I thought even more funny was that the article was written like they were having a hard time typing:
Hell, it even a whole keyboard. It's half of one! Let's take a look.
In all that time there have been no significat advances in how people type.
One thing I thought I mightion is the fact that you can only buy a Half Keyboard for either your PC or your handheld.
Pretty Funny, eh?
1. It's made for lefties. A lot more people are right handed than left.
The idea is to free your right hand for mousing, which most right-handed people do. Anyways, they already type the most common half of the alphabet with their left hand, including a, e, r, s, and t.
2. You have to fundamentally change the way you type.
Well, no-@#$%ing-duh.

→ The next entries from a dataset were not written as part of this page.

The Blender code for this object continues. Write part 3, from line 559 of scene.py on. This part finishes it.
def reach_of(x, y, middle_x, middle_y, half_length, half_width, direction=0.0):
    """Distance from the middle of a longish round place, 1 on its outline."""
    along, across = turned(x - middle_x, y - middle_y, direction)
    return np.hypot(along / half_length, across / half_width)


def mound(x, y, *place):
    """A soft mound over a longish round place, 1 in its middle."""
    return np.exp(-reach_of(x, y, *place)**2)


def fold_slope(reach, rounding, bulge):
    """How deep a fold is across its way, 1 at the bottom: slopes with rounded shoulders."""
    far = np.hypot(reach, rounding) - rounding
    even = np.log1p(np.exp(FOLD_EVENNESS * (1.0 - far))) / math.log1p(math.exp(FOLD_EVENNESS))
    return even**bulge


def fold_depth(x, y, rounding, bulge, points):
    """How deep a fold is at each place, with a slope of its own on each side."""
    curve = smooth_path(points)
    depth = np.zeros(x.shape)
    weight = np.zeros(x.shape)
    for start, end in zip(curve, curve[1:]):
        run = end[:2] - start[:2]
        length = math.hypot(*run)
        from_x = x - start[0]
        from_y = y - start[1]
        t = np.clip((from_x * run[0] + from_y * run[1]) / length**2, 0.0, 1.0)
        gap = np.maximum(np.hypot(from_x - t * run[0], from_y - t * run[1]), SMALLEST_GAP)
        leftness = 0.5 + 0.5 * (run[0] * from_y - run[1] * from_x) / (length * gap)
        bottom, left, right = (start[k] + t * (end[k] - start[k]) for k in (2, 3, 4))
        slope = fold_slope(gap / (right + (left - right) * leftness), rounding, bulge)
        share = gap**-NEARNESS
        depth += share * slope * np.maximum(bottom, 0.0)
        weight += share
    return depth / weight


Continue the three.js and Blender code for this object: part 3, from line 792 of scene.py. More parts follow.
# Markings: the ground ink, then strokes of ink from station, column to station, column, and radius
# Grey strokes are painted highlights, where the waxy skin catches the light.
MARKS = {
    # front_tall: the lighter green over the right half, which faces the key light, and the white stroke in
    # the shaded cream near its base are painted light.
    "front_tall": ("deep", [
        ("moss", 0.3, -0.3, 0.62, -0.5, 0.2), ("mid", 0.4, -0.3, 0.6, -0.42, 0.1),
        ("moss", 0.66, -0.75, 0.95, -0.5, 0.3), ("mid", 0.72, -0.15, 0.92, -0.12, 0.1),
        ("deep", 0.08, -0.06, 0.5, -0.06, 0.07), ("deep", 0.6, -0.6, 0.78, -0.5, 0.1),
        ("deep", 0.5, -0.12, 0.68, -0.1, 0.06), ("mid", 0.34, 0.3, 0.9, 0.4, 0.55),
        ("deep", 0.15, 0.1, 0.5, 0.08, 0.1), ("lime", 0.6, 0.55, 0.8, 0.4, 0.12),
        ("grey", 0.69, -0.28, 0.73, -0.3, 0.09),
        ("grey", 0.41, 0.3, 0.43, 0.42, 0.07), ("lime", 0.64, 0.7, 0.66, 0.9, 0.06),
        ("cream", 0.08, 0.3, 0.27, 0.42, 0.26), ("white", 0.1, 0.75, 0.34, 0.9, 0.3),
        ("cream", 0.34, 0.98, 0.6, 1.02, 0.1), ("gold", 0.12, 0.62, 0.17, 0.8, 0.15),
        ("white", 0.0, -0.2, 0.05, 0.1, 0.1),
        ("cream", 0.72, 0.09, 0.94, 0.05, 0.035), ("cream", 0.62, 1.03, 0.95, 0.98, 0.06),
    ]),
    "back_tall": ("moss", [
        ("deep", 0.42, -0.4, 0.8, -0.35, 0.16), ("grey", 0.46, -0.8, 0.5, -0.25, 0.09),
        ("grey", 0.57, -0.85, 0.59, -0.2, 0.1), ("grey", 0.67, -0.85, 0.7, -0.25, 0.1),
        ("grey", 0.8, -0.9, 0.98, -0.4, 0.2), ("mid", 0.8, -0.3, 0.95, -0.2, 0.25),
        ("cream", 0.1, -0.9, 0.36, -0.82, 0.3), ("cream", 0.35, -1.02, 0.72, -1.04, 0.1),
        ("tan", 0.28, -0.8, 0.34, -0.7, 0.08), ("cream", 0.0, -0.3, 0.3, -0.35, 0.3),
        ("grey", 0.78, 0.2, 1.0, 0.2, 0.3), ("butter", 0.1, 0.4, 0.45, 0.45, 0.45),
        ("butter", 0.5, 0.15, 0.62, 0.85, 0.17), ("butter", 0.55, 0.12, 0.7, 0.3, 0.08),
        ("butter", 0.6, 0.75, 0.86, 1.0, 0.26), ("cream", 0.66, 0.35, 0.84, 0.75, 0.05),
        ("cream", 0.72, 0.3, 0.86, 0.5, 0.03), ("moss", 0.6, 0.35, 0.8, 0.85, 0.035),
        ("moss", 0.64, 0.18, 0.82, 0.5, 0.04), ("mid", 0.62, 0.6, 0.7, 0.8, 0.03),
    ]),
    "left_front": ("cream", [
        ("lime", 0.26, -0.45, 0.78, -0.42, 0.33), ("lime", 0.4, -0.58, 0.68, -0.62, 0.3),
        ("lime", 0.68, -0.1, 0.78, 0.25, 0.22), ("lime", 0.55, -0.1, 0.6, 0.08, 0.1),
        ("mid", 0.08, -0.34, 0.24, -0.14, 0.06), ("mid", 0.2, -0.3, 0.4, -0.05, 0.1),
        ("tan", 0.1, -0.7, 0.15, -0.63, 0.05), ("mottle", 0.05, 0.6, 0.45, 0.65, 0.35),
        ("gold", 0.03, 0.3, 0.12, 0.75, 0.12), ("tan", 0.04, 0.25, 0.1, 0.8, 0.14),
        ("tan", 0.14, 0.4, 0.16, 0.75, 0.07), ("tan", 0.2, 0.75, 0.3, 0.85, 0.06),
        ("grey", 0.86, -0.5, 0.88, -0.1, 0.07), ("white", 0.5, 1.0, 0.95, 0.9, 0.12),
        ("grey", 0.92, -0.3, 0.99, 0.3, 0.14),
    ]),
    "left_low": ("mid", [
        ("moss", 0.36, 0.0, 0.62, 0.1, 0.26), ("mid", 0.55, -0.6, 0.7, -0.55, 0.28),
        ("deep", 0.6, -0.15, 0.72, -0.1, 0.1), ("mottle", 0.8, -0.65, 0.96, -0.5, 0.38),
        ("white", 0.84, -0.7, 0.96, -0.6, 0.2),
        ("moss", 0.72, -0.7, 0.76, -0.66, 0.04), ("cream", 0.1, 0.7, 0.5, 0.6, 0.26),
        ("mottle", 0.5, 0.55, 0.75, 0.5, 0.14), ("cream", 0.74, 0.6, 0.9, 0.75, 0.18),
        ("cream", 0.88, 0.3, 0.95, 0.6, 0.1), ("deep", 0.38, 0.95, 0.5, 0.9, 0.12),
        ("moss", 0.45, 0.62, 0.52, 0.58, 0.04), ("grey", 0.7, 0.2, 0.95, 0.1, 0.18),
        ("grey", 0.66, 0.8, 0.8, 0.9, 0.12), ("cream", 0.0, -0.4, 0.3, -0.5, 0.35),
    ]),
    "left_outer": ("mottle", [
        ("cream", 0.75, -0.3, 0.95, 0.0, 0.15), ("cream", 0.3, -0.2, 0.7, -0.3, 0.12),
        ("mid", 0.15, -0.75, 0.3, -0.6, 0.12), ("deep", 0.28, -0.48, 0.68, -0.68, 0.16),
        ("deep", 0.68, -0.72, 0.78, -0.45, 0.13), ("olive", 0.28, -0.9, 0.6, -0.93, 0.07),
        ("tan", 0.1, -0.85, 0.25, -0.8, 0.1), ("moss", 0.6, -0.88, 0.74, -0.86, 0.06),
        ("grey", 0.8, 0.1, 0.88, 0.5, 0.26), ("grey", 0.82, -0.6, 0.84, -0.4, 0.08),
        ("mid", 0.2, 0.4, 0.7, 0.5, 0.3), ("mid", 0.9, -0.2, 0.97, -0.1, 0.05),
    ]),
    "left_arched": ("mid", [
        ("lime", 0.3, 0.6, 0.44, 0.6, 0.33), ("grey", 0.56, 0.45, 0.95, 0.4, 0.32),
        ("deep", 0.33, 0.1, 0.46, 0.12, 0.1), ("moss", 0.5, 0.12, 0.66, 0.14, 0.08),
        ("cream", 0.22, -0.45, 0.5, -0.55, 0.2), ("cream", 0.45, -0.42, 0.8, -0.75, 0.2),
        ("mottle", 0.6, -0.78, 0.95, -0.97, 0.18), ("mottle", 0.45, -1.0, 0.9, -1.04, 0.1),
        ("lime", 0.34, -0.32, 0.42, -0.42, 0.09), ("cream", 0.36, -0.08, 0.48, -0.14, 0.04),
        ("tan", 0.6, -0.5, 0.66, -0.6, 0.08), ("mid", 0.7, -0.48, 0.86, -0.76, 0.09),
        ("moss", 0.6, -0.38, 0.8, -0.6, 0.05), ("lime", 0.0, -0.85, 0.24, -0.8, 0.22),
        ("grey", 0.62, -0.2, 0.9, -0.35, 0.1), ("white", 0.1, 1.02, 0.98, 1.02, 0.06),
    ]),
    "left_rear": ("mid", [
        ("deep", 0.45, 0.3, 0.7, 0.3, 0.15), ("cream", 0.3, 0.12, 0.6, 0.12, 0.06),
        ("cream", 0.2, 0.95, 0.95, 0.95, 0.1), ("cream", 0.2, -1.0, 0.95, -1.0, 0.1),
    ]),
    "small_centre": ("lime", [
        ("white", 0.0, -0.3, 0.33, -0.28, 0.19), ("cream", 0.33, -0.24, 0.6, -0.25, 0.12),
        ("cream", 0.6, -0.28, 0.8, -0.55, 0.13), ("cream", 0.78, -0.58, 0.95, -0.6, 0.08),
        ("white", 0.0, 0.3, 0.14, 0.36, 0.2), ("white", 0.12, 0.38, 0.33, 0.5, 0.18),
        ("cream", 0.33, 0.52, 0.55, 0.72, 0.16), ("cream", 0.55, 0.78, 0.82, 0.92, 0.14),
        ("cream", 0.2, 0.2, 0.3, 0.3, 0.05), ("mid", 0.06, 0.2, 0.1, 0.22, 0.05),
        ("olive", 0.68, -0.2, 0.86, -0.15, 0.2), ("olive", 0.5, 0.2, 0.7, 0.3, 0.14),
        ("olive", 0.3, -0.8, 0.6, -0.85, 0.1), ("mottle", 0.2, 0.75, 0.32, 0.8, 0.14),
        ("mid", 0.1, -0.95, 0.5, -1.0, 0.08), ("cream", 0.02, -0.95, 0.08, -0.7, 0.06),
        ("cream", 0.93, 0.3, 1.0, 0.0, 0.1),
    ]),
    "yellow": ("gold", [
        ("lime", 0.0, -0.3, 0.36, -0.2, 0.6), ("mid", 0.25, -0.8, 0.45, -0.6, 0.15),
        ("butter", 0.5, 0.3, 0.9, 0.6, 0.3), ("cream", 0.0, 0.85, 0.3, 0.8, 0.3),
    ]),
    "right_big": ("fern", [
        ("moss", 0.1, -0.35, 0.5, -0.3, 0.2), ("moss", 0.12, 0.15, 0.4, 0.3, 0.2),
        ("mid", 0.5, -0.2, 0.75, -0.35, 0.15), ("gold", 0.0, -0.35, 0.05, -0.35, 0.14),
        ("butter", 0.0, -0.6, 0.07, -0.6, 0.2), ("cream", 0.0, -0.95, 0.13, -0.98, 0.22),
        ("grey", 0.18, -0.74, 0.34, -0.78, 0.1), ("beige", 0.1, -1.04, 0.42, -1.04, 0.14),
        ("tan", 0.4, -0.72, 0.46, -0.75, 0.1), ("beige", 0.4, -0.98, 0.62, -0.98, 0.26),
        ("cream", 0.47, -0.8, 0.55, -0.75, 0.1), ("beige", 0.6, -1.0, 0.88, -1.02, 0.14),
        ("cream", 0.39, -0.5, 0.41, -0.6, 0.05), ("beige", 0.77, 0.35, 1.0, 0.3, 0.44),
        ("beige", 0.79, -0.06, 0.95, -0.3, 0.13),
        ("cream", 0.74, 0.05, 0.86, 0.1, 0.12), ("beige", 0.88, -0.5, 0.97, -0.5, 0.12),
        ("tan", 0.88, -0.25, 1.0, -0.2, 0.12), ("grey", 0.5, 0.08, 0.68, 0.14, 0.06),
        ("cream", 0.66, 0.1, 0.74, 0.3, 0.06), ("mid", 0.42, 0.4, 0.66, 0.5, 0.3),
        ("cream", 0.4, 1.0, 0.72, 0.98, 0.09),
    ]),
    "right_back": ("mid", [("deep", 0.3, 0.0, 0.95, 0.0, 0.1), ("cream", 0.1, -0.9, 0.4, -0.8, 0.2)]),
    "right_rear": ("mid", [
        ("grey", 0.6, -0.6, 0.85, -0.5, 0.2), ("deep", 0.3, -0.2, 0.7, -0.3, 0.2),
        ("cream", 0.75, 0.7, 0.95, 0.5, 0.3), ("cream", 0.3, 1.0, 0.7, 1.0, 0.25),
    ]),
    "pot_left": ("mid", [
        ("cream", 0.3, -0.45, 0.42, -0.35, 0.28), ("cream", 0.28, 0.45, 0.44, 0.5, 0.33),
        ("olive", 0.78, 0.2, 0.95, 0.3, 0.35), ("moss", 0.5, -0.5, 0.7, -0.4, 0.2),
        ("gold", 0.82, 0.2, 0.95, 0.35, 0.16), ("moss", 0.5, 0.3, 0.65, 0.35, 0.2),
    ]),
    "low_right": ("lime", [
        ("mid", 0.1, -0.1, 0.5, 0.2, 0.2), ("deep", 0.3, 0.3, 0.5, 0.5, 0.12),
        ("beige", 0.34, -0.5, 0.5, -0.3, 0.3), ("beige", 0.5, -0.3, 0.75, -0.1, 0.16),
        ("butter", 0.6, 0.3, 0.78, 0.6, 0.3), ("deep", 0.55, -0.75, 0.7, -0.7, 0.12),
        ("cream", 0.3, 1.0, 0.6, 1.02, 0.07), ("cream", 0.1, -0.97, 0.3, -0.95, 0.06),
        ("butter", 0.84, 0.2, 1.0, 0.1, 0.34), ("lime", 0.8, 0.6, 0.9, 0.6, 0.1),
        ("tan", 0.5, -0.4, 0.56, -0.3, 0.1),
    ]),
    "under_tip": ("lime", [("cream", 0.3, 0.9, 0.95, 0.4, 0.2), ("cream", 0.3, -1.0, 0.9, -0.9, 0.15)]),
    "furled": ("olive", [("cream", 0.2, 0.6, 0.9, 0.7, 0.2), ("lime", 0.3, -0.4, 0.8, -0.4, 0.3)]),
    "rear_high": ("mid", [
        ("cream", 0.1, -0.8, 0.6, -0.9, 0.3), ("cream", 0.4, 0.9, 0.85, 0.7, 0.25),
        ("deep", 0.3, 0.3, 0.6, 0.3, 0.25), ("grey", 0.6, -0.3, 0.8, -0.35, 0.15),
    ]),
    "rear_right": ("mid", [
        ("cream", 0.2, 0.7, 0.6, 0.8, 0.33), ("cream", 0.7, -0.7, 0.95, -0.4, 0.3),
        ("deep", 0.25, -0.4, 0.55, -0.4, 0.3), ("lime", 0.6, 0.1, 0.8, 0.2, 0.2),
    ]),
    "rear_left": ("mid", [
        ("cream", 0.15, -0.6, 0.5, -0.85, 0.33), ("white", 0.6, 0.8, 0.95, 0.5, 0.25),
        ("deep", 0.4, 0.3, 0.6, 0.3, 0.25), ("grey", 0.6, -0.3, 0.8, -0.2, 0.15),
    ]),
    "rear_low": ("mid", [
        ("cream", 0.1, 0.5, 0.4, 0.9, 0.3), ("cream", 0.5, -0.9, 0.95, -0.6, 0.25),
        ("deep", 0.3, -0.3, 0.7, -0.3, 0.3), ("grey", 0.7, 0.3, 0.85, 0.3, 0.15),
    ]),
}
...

Every non-QWERTY keyboard would naturally require a fundamental change in how you type. It doesn't mean it can't be done; the question is how steep the learning curve is.
3. Using the space bar as the shift will lead to more errors.

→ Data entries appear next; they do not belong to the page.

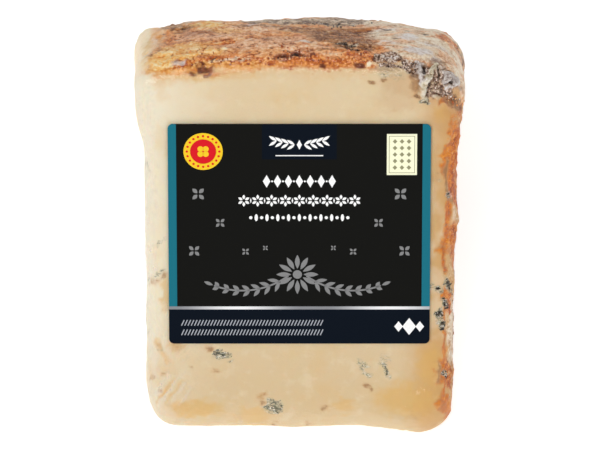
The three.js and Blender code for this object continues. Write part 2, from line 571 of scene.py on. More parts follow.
# The crag is where cut, side rind and end rind meet: a slab, a facet, a blade, a stalk, a knob.
SLAB = ((29.9, 0.6), (30.3, 3.6), (30.6, 6.4))
FACET = ((34.2, 0.2), (33.5, 2.2), (32.8, 4.4))
BLADE = ((32.4, 5.8), (31.4, 8.2), (30.7, 10.2), (31, 12))
STALK = ((34.4, 10.2), (34.7, 12.6))
KNOB = Patch(37.5, 5.2, 2.3, 2.6, turn=20)
RIM = ((39.7, 3), (39.4, 6.2), (38.2, 8.2), (36.8, 8.2))
CRUMB_ARC = ((19.2, -0.8), (19.8, -2.6), (21.8, -3.4), (24.4, -2.8), (26, -1), (27, 0.8), (28.2, 2.8))
CRUMB_ROW = ((20.6, 1.5), (22.8, 1.8), (24.8, 2), (26.6, 2.9), (27.8, 4.4))
UPPER_STREAK = (
    (39.3, 19.6), (38.2, 23.5), (36.9, 28.5), (36.6, 31.5), (37.9, 33.5), (38, 37.2), (37.6, 41.8),
    (37.2, 48.2), (36.4, 51.5), (37, 57.3),
)
LOWER_STREAK = (
    (37, 62.5), (37.4, 66.5), (36.8, 70.5), (37, 75), (37, 83), (37.2, 88), (36.4, 93),
)

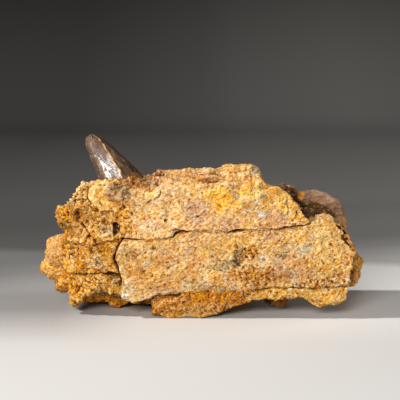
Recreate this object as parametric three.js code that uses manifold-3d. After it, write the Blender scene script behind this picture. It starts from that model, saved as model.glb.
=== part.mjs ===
// A length of mosasaur jaw with one tooth, in the sandy rock it was found in.
// Millimetres, +Z up. +X runs along the jaw and the near wall faces -Y.
// The origin is on the flat of the foot that the fossil rests on.
import * as THREE from "three";
import { mergeVertices } from "three/addons/utils/BufferGeometryUtils.js";
import Module from "manifold-3d";

const wasm = await Module();
wasm.setup();

// ---- Driving dimensions -------------------------------------------------------------------

const GAP = 0.3; // clearance between two pieces that touch
const FACE = -30; // y of the near wall's face at the long crack
const NEAR_WALL = 17; // thickness of the near wall
const FAR_WALL = [16, 31]; // y of the far wall's two faces
const OVERLAP = 1.5; // how far joined blocks reach into each other
const SQUARE = 2.5; // how square a boulder is: 2 is a ball

// Edges of the near wall, as [x, z].
const CREST = [
  [-26.5, 68.5],
  [-24, 70],
  [-15, 72],
  [-1, 71.8],
  [7, 72.7],
  [12.2, 74.2],
  [21, 74.4],
  [27.7, 72.2],
  [29.2, 69],
  [31, 65],
];
const SHOULDER = [
  [-40, 66],
  [-28, 69.5],
  [-15, 70],
  [-12, 65.5],
  [23.5, 65.3],
  [24.5, 69],
  [28, 69.5],
  [31, 65],
  [36, 63.2],
  [42, 60.3],
  [46, 54],
  [51, 48],
  [52, 46],
];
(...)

That's like saying using the semicolon key for the colon will lead to more errors.
4. The competition from folding keyboards will keep it down.
Why would you use a folding keyboard for gaming? That's what this link is about, after all.
This thing is going to bomb.
Perhaps, but not for any of the reasons you've listed.
On a Palm Pilot?
From the review:
Apparently he types faster than he can decide which adjective to use.What do you mean they cut the power? How can they cut the power, man? They're animals!
I downloaded the "demo" software that simulates typing with a normal keyboard to test out the company claims that it's fast to learn. True to their claim it took me just a few minutes to get used to the idea of pressing the space bar and key to to make letters from the other side of a normal keyboard. After 5 minutes of typing my name again and again, I could pound it out faster than doing it with one finger.
I'm not saying that it would be easy for me to switch over, especially with 25 years of typing two handed, but I could do it. And if this was the only thing I was typing on I'd make the switch much faster.
What I think is a serious design flaw is that Option and Command keys (or Control and Alt) are not their normal places. This is a pretty serious mistake. In the case of using a Wacom tablet and replacing a whole keyboard with a Half-a-Keyboard, functions click command-z, x, c, v are now different hand/chording positions. Yuck.
While it's sorta easy for me to learn a new way to type , it's much harder to make my hand unlearn these time embedded basic patterns.
To be fair most of this review is based on a picture on the companies web site and a software demo simulating the product. Then again, it was tiltled this way. I only promised "half a review".
http://www.halfkeyboard.com/propaganda/index.html
Nothing like an honest webmaster, eh?